In fact, the largest uranium ETF has tumbled nearly 20% since its first-quarter high, paring its year-to-date gain to 13% along the way. Worse yet, some traders and technical analysts see more downside coming for URA and uranium stocks.
Adding to the recent pressure on URA is that uranium prices continue tumbling. As is the case with other mining equities stocks and ETFs, rare are the occasions when these investments rise while the material they mine loses value. Some technicians view $15 as critical for URA. Unfortunately, the ETF recently violated that important price point.
“Interestingly, the importance of 15 points is not only visible in terms of URA’s chart structure it also has importance from a Fibonacci retracement point of view.
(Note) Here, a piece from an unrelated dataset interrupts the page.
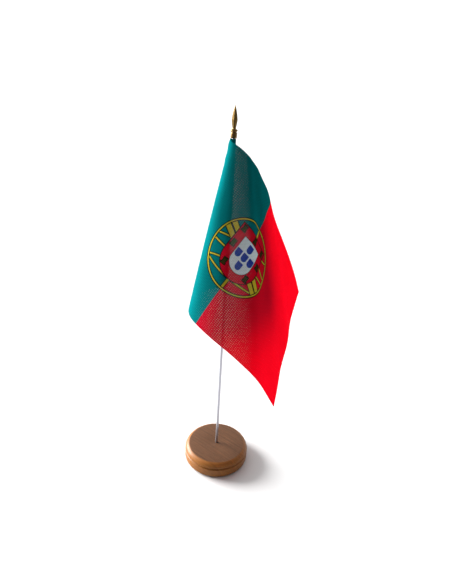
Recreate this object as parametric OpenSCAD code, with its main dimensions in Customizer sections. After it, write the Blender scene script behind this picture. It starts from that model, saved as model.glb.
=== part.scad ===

According to InvestingHaven, Fibonacci retracments are certainly not a leading indicator, but it rather has a secondary importance (or even lower). In this case, however, the Fibonnaci retracement level has exactly the same outcome as our chart perspective. In other words, it is another confirmation, from a different angle, of the decisive value of 15 points in URA,” according to ETF Daily News.
Earlier this year, uranium prices saw temporary relief after U.S. and five other permanent United Nations Security Council members backed plans for Iran to receive a 116 metric tons of natural uranium, with a huge shipment of natural uranium from Russia.
Another ETF for accessing the nuclear trade is the VanEck Vectors Uranium+Nuclear Energy ETF (NYSEArca: NLR), which takes a broader approach, including exposure to large and more stable utilities.
“URA has fallen rather sharp in February and March. However, the decline is losing steam now. There is a probability that the decline stops at this point. Uranium mining bulls really want to see current no break below current price levels. Although uranium miners are still bullish at this point, as they are just 2 percent below 15 points, it is absolutely mandatory that the decline stops right here,” according to ETF Daily News.